My Lords, I am willing to accept in all modesty criticism of my drafting abilities, but I resent, if only slightly, the noble Earl's strictures in suggesting that I was getting near to the rules of order in tabling the amendment; if it had been out of order it would not be on the Order Paper tonight. It was tabled because we were in a new situation in view of the noble Earl's amendment—which I hoped I had graciously praised—about the Forest of Dean in that it raised a different situation. I therefore felt it was right to suggest that there might be other areas which could receive similarly sympathetic consideration.
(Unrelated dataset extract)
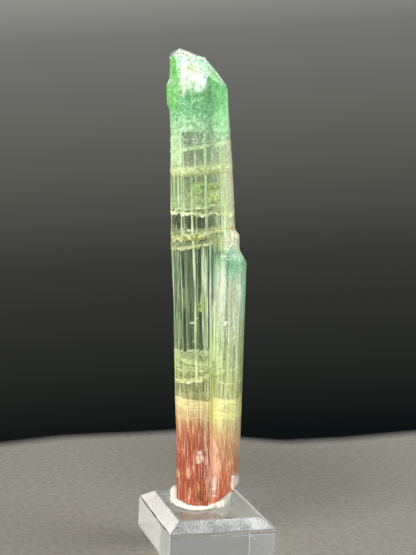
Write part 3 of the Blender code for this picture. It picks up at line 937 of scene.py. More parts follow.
def haze_material(name, stops, pale, texture_of, bands, stains_and_painted_light, cap_from, beyond=None):
    """Colour by height, streaked or mottled, and transparency from the painted haze.

    In `texture_of`, red is how long the streaks are, green is how streaked and not mottled
    it is, and blue is how spotted. To the right of the distance in `beyond` the colours are
    those of its own stops, made 1.8 times lighter: painted light, which makes up for the
    shade that falls on the step face there.
    """
    material, tree, shader = new_material(name)
    across, _, up, place, streaked = growth_of(tree)
    long_streaks = noise_of(tree, streaked, 3.2, 5.0, 0.65)
    short_streaks = noise_of(tree, growth_of(tree, 0.065)["Streaked"], 4.4, 4.0, 0.62)
    mottle = noise_of(tree, place, 1.5, 7.0, 0.75)
    fine = noise_of(tree, place, 2.3, 3.0, 0.6)
    flecks = noise_of(tree, place, 3.8, 1.0, 0.4)
    flattened = node(tree, "ShaderNodeMapping", {"Vector": place, "Scale": (0.5, 0.5, 1.6)}).outputs[0]
    fibres = noise_of(tree, flattened, 1.1, 5.0, 0.65, 1.2)
    drawn = node(tree, "ShaderNodeSeparateColor", {"Color": by_height(tree, up, texture_of)}).outputs
    texture = blend(tree, drawn["Red"], short_streaks, long_streaks)
    texture = blend(tree, drawn["Green"], mottle, texture)
    spotted = drawn["Blue"]

    wander = spread(tree, mottle, 0.3, 0.7, -0.45, 0.45)
    lifted = plus(tree, up, wander)
    paleness = by_height(tree, up, [(8, 55 * pale), (21, 65 * pale), (26, 100 * pale),
                                    (78, 100 * pale), (83, 55 * pale)])
    colour = mix_colours(tree, times(tree, spread(tree, texture, 0.53, 0.64), paleness),
                         by_height(tree, lifted, stops), WHITE_STREAK)
    depth = spread(tree, texture, 0.30, 0.56, 0.42, 1.16)
    colour = scaled(tree, colour, depth)

    haze = painted(tree, "haze")
    graininess = times(tree, spread(tree, haze, 0.0, 0.5, 0.1, 1.0), spread(tree, haze, 0.7, 1.0, 1.0, 0.1))
    grain = times(tree, spread(tree, texture, 0.3, 0.7, -0.42, 0.42), graininess)
    blobs = times(tree, spotted, spread(tree, mottle, 0.50, 0.60, 0.0, 0.75))
    dotted = times(tree, spread(tree, flecks, 0.61, 0.66), spread(tree, spotted, 0, 1, 0.2, 0.95))
    alpha = maths(tree, "ADD", haze, grain, clamp=True)
    alpha = maths(tree, "MAXIMUM", maths(tree, "MAXIMUM", alpha, blobs), dotted)

    for height, slope, half, strength, tone, fibrous in bands:
        line = maths(tree, "MULTIPLY_ADD", across, -slope, -height)
        line = plus(tree, line, plus(tree, up, times(tree, wander, 0.7)))
        near = spread(tree, maths(tree, "ABSOLUTE", line), half * 1.1, half * 0.85, 0.0, strength)
        shade = spread(tree, fibres if fibrous else mottle, 0.36, 0.60, 0.68 if fibrous else 0.72, 1.14)
        shade = times(tree, shade, spread(tree, texture, 0.35, 0.6, 0.86, 1.08))
        colour = mix_colours(tree, near, colour, scaled(tree, rgb(tone), shade))
        alpha = maths(tree, "MAXIMUM", alpha, near)

    if beyond:
        edge, other_stops = beyond
        # Painted light: right of the edge, the side crystal's colours are made 1.8 times lighter, to make up
        # for the shade that falls on the step face.
        other = scaled(tree, by_height(tree, lifted, other_stops), times(tree, depth, 1.8))
        share = times(tree, spread(tree, across, edge - 0.06, edge + 0.06), spread(tree, up, 56.0, 48.0))
        colour = mix_colours(tree, share, colour, other)

    blur = plus(tree, spread(tree, mottle, 0.3, 0.7, -0.8, 0.8), spread(tree, texture, 0.3, 0.7, 0.6, -0.6))
    # Stains, and in the main crystal one patch of painted light from the window.
    for right, height, wide, tall, strength, tone in stains_and_painted_light:
        du = maths(tree, "DIVIDE", maths(tree, "SUBTRACT", across, right), wide)
        dv = maths(tree, "DIVIDE", maths(tree, "SUBTRACT", up, height), tall)
        far = plus(tree, times(tree, du, du), times(tree, dv, dv))
        near = times(tree, spread(tree, plus(tree, far, blur), 1.2, 0.6),
                     spread(tree, texture, 0.40, 0.54, 0.2 * strength, strength))
        colour = mix_colours(tree, near, colour, tone)
        alpha = maths(tree, "MAXIMUM", alpha, near)

    colour = mix_colours(tree, dotted, colour, WHITE_FLECK)
    # Faces of the cap that are turned up are made pale and mottled: partly etched frost, partly a painted
    # reflection of the window's light.
    frosted = times(tree, spread(tree, facing_up(tree), 0.2, 0.35), spread(tree, up, *cap_from),
                    times(tree, spread(tree, fine, 0.41, 0.55, 0.0, 0.95), spread(tree, across, 3.4, 1.6)))
    painted_sheen = ramp(tree, noise_of(tree, place, 0.8, 2.0), CAP_PAINTED_SHEEN)
    plug(tree, shader, {"Base Color": mix_colours(tree, frosted, colour, painted_sheen), "Alpha": alpha,
                        "Roughness": 0.55})
    print(name, len(tree.nodes), "nodes")
    return material


# %% Colours by height, from the red foot to the green tip
MAIN_STOPS = (
    (8, (44, 11, 5)), (14, (42, 10, 5)), (19.5, (44, 13, 7)), (22.6, (50, 20, 10)),
    (24.4, (62, 38, 19)), (27.2, (74, 56, 30)), (27.9, (60, 62, 34)), (31, (66, 70, 36)),
    (35.5, (70, 76, 42)), (38, (56, 74, 46)), (57, (56, 72, 45)), (66, (58, 70, 42)),
    (70, (58, 70, 44)), (75, (46, 66, 40)), (77.5, (32, 58, 34)), (80, (16, 45, 20)),
    (83, (11.5, 39, 13.5)), (91, (12.5, 39, 9)),
)
SIDE_STOPS = (
    (8, (46, 13, 6)), (14, (48, 17, 8)), (18, (50, 30, 18)), (20.5, (58, 44, 27)), (23.5, (60, 54, 30)),
    (28.0, (68, 68, 34)), (28.6, (56, 58, 32)), (33, (56, 62, 36)), (38, (53, 61, 39)),
    (44, (63, 68, 57)), (49, (62, 71, 63)), (52, (40, 62, 49)), (54, (24, 52, 38)), (57, (14, 42, 28)),
)
GOLD, PALE_ROOT = (42, 36, 9), (86, 70, 62)
print("colours by height:", len(MAIN_STOPS), "in the main crystal,", len(SIDE_STOPS), "in the side one")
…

While I do not wish to delay the House, I feel that I must quote this comment—it was made not from my side of the House—by the noble Lord, Lord Sandford, when we debated the Bill in Committee: It is not what people say during the debate that matters, whatever their personal integrity, and nobody's integrity is in question in this case. It is what is actually in the Bill that matters". I feel it is absolutely right for us to ask that many of the assurances that have been given, in letters and speeches, should have statutory force. It is a serious constitutional position that we should be asked to legislate by reference to letters placed in the Library of this House. It was in that spirit that I tabled the amendment, which I have no alternative tonight but to withdraw. I feel that it was a fair and proper amendment to have moved, one which reflects the anxieties of many noble Lords in more than one part of the House. I beg leave to withdraw the amendment.

Amendment, by leave, withdrawn.

Bill passed, and returned to the Commons.